• **Instructions to follow**:
Output, please, exactly those lines of the listing that come before the line with "at each end.", along with that line itself.

• **Provided material**:
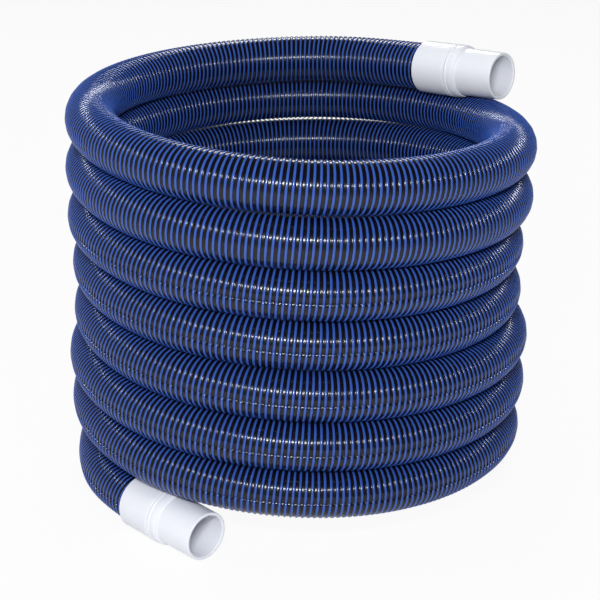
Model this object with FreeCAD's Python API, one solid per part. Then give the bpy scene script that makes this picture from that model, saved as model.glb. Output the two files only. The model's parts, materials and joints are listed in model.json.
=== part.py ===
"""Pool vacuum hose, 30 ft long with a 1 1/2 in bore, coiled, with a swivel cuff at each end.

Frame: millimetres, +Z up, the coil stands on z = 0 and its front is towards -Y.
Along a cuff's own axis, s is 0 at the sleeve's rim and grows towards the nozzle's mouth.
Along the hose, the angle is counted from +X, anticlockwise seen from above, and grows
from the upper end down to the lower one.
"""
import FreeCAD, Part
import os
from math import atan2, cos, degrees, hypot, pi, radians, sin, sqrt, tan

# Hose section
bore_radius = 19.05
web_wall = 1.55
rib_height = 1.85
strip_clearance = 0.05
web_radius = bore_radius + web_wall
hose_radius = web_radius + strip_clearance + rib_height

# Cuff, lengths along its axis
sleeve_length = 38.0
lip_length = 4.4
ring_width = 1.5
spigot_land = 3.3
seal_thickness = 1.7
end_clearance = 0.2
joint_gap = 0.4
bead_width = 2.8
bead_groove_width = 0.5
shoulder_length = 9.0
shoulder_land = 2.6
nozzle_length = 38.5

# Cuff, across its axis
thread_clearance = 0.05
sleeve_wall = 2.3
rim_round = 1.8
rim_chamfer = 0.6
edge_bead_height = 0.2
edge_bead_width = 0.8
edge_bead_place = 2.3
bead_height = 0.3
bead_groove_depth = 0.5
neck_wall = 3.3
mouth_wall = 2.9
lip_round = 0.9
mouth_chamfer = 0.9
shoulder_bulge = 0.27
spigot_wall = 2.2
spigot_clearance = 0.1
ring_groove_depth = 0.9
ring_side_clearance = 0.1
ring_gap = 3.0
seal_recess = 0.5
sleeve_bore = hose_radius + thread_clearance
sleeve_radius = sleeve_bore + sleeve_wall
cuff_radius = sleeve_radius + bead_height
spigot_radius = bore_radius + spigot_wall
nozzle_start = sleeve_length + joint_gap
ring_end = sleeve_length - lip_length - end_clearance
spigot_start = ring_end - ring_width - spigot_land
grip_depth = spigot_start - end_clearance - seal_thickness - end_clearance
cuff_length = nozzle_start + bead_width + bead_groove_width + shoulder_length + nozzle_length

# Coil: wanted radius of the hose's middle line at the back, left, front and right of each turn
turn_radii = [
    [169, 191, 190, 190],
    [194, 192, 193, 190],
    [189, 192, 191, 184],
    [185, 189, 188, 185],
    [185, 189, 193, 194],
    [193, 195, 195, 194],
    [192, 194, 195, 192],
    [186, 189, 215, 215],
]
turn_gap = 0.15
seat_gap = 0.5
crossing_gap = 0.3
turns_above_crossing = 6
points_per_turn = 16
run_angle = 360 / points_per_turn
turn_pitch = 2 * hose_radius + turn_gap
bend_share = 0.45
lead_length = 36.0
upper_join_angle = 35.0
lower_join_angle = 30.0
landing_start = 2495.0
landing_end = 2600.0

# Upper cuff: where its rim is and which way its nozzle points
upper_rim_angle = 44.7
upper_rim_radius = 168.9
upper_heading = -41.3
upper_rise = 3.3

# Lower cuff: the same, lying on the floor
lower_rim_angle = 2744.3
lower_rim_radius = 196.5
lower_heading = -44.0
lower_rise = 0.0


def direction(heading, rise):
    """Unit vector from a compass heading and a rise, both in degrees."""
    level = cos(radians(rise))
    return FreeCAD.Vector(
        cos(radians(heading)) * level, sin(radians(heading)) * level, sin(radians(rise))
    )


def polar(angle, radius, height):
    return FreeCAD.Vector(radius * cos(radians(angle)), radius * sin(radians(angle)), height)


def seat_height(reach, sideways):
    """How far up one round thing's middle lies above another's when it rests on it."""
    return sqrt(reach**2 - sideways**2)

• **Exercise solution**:
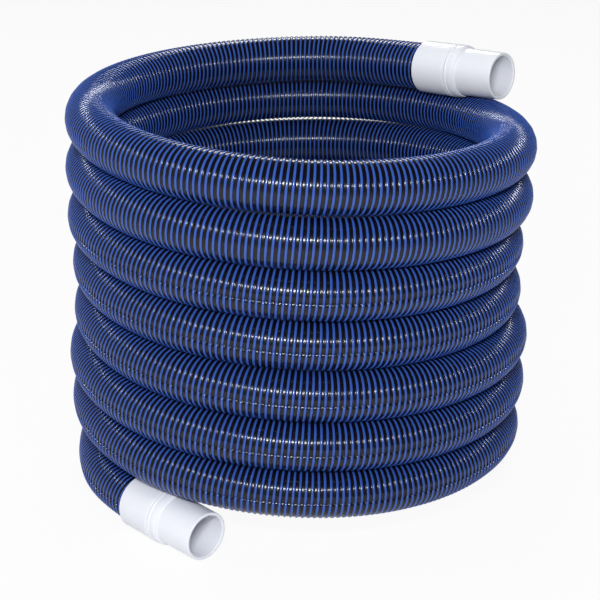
Model this object with FreeCAD's Python API, one solid per part. Then give the bpy scene script that makes this picture from that model, saved as model.glb. Output the two files only. The model's parts, materials and joints are listed in model.json.
=== part.py ===
"""Pool vacuum hose, 30 ft long with a 1 1/2 in bore, coiled, with a swivel cuff at each end.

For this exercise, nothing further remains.